• **SHORT PROBLEM**:
Copy out every record below, word for word.

[Records that describe objects]
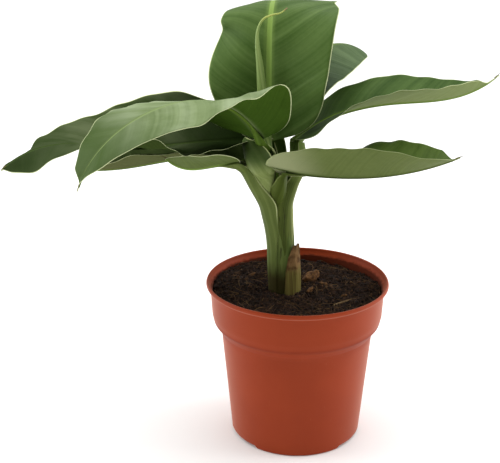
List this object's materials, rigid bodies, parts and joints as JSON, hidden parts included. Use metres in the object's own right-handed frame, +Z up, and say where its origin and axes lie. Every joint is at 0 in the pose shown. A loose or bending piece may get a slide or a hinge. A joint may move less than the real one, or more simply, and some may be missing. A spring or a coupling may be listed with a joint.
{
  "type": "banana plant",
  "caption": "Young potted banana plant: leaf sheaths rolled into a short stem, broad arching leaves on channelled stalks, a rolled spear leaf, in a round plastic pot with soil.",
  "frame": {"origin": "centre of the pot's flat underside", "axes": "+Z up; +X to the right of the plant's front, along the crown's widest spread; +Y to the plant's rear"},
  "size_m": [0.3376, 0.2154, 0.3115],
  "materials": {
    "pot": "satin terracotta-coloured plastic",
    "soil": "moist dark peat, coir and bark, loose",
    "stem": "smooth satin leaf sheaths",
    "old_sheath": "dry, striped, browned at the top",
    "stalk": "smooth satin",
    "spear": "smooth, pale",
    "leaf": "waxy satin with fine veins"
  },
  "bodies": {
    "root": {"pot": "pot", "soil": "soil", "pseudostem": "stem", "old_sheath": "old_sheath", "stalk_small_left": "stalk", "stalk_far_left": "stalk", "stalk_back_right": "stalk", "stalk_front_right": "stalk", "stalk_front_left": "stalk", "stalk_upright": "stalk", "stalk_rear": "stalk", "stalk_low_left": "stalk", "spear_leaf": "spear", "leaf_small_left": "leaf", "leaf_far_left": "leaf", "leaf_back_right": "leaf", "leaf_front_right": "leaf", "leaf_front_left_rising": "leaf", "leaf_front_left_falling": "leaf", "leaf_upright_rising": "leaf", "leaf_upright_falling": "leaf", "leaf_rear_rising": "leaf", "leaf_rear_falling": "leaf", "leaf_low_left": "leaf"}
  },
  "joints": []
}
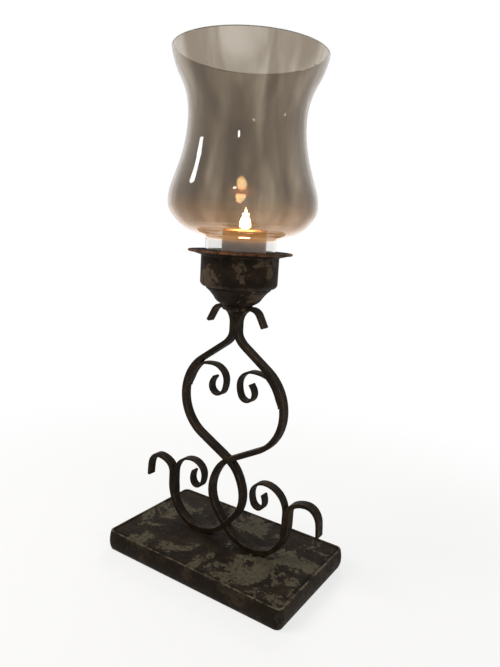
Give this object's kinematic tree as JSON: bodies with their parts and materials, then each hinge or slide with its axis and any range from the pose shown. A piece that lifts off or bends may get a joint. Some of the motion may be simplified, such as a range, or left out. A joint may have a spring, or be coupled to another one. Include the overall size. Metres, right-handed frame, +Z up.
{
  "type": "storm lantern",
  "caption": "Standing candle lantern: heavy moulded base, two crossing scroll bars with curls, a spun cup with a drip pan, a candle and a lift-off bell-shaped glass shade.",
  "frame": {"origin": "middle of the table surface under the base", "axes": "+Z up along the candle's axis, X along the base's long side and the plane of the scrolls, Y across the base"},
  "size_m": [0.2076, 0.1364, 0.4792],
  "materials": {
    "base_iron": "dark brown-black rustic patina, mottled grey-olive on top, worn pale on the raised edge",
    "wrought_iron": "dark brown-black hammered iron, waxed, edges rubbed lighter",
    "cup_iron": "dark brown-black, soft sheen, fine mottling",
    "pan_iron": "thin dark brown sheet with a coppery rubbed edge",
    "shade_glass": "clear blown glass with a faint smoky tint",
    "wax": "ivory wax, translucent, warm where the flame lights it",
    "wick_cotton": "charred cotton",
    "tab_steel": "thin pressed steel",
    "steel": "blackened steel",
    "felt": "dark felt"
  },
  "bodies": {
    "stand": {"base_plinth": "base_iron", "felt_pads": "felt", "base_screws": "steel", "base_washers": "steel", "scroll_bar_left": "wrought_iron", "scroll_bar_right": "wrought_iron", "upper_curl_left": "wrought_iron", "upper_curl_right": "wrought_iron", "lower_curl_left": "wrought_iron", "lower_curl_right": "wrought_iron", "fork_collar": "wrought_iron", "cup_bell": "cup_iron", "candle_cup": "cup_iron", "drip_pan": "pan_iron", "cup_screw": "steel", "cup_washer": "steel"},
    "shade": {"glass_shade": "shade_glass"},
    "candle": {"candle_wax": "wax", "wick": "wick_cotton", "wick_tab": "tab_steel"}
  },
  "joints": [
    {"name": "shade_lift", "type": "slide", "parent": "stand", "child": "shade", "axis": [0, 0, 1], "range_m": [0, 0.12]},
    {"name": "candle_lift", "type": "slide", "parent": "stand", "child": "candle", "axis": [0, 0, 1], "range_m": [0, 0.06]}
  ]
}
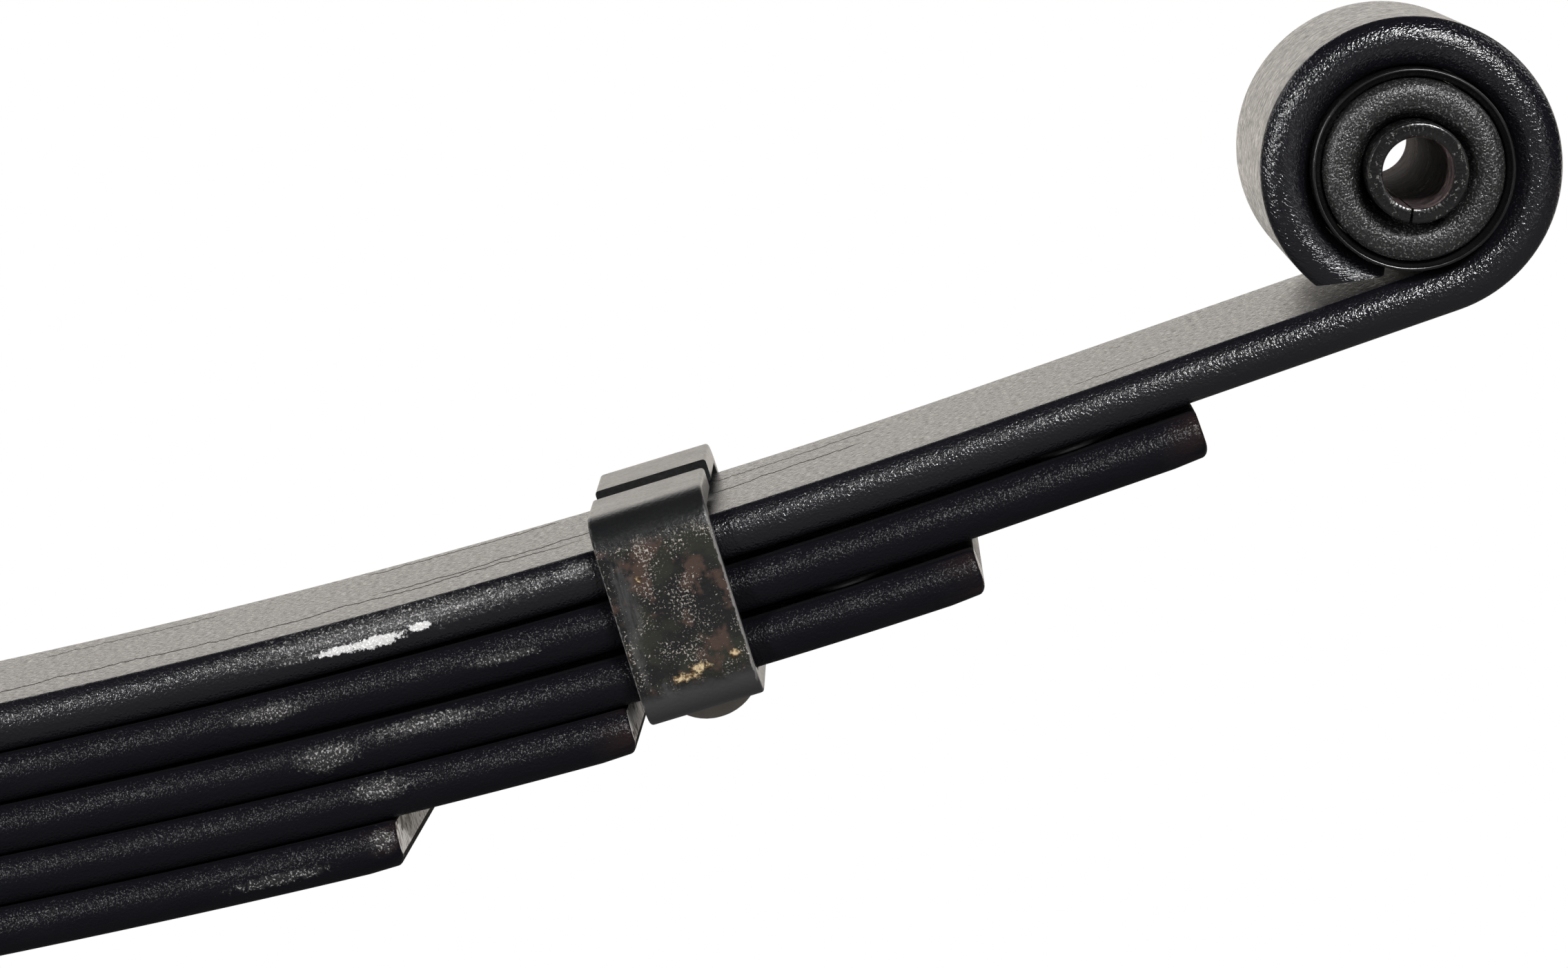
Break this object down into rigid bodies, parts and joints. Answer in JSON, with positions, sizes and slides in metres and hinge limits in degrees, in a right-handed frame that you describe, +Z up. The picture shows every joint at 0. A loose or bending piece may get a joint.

• **TASK RESPONSE**:
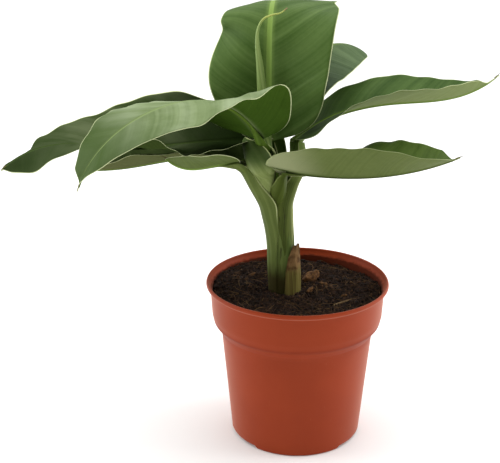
List this object's materials, rigid bodies, parts and joints as JSON, hidden parts included. Use metres in the object's own right-handed frame, +Z up, and say where its origin and axes lie. Every joint is at 0 in the pose shown. A loose or bending piece may get a slide or a hinge. A joint may move less than the real one, or more simply, and some may be missing. A spring or a coupling may be listed with a joint.
{
  "type": "banana plant",
  "caption": "Young potted banana plant: leaf sheaths rolled into a short stem, broad arching leaves on channelled stalks, a rolled spear leaf, in a round plastic pot with soil.",
  "frame": {"origin": "centre of the pot's flat underside", "axes": "+Z up; +X to the right of the plant's front, along the crown's widest spread; +Y to the plant's rear"},
  "size_m": [0.3376, 0.2154, 0.3115],
  "materials": {
    "pot": "satin terracotta-coloured plastic",
    "soil": "moist dark peat, coir and bark, loose",
    "stem": "smooth satin leaf sheaths",
    "old_sheath": "dry, striped, browned at the top",
    "stalk": "smooth satin",
    "spear": "smooth, pale",
    "leaf": "waxy satin with fine veins"
  },
  "bodies": {
    "root": {"pot": "pot", "soil": "soil", "pseudostem": "stem", "old_sheath": "old_sheath", "stalk_small_left": "stalk", "stalk_far_left": "stalk", "stalk_back_right": "stalk", "stalk_front_right": "stalk", "stalk_front_left": "stalk", "stalk_upright": "stalk", "stalk_rear": "stalk", "stalk_low_left": "stalk", "spear_leaf": "spear", "leaf_small_left": "leaf", "leaf_far_left": "leaf", "leaf_back_right": "leaf", "leaf_front_right": "leaf", "leaf_front_left_rising": "leaf", "leaf_front_left_falling": "leaf", "leaf_upright_rising": "leaf", "leaf_upright_falling": "leaf", "leaf_rear_rising": "leaf", "leaf_rear_falling": "leaf", "leaf_low_left": "leaf"}
  },
  "joints": []
}
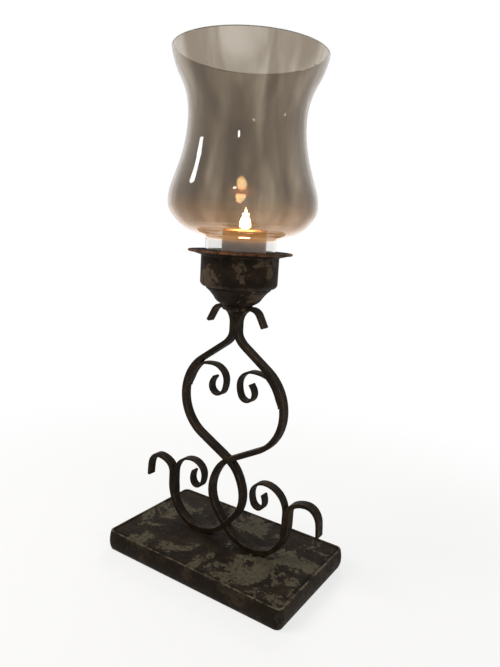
Give this object's kinematic tree as JSON: bodies with their parts and materials, then each hinge or slide with its axis and any range from the pose shown. A piece that lifts off or bends may get a joint. Some of the motion may be simplified, such as a range, or left out. A joint may have a spring, or be coupled to another one. Include the overall size. Metres, right-handed frame, +Z up.
{
  "type": "storm lantern",
  "caption": "Standing candle lantern: heavy moulded base, two crossing scroll bars with curls, a spun cup with a drip pan, a candle and a lift-off bell-shaped glass shade.",
  "frame": {"origin": "middle of the table surface under the base", "axes": "+Z up along the candle's axis, X along the base's long side and the plane of the scrolls, Y across the base"},
  "size_m": [0.2076, 0.1364, 0.4792],
  "materials": {
    "base_iron": "dark brown-black rustic patina, mottled grey-olive on top, worn pale on the raised edge",
    "wrought_iron": "dark brown-black hammered iron, waxed, edges rubbed lighter",
    "cup_iron": "dark brown-black, soft sheen, fine mottling",
    "pan_iron": "thin dark brown sheet with a coppery rubbed edge",
    "shade_glass": "clear blown glass with a faint smoky tint",
    "wax": "ivory wax, translucent, warm where the flame lights it",
    "wick_cotton": "charred cotton",
    "tab_steel": "thin pressed steel",
    "steel": "blackened steel",
    "felt": "dark felt"
  },
  "bodies": {
    "stand": {"base_plinth": "base_iron", "felt_pads": "felt", "base_screws": "steel", "base_washers": "steel", "scroll_bar_left": "wrought_iron", "scroll_bar_right": "wrought_iron", "upper_curl_left": "wrought_iron", "upper_curl_right": "wrought_iron", "lower_curl_left": "wrought_iron", "lower_curl_right": "wrought_iron", "fork_collar": "wrought_iron", "cup_bell": "cup_iron", "candle_cup": "cup_iron", "drip_pan": "pan_iron", "cup_screw": "steel", "cup_washer": "steel"},
    "shade": {"glass_shade": "shade_glass"},
    "candle": {"candle_wax": "wax", "wick": "wick_cotton", "wick_tab": "tab_steel"}
  },
  "joints": [
    {"name": "shade_lift", "type": "slide", "parent": "stand", "child": "shade", "axis": [0, 0, 1], "range_m": [0, 0.12]},
    {"name": "candle_lift", "type": "slide", "parent": "stand", "child": "candle", "axis": [0, 0, 1], "range_m": [0, 0.06]}
  ]
}
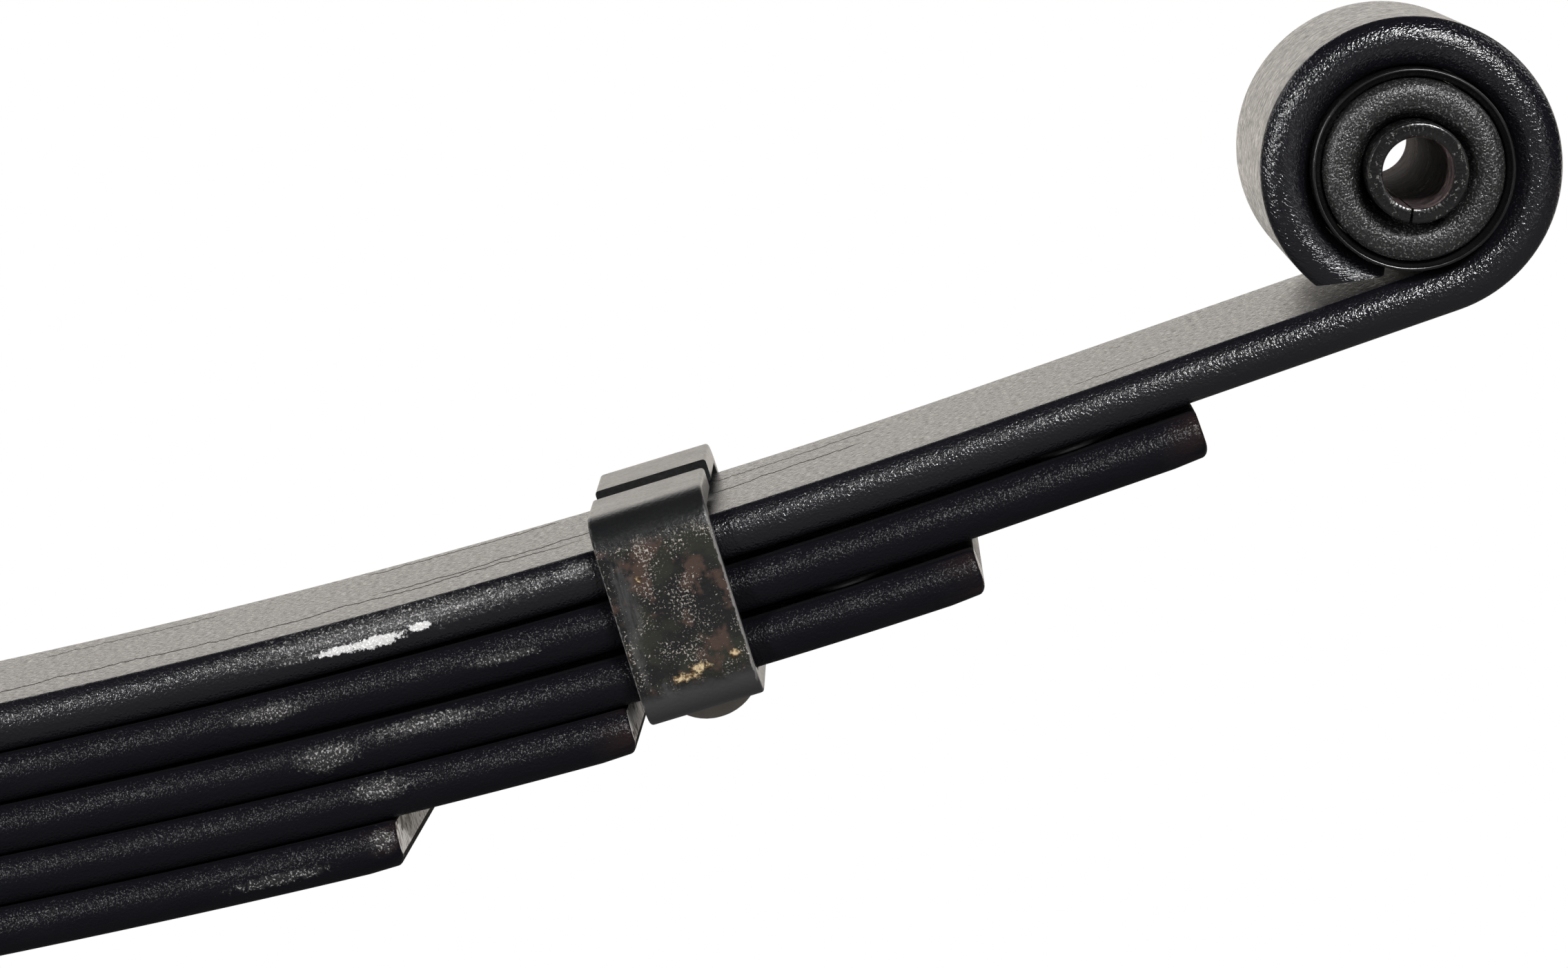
Break this object down into rigid bodies, parts and joints. Answer in JSON, with positions, sizes and slides in metres and hinge limits in degrees, in a right-handed frame that you describe, +Z up. The picture shows every joint at 0. A loose or bending piece may get a joint.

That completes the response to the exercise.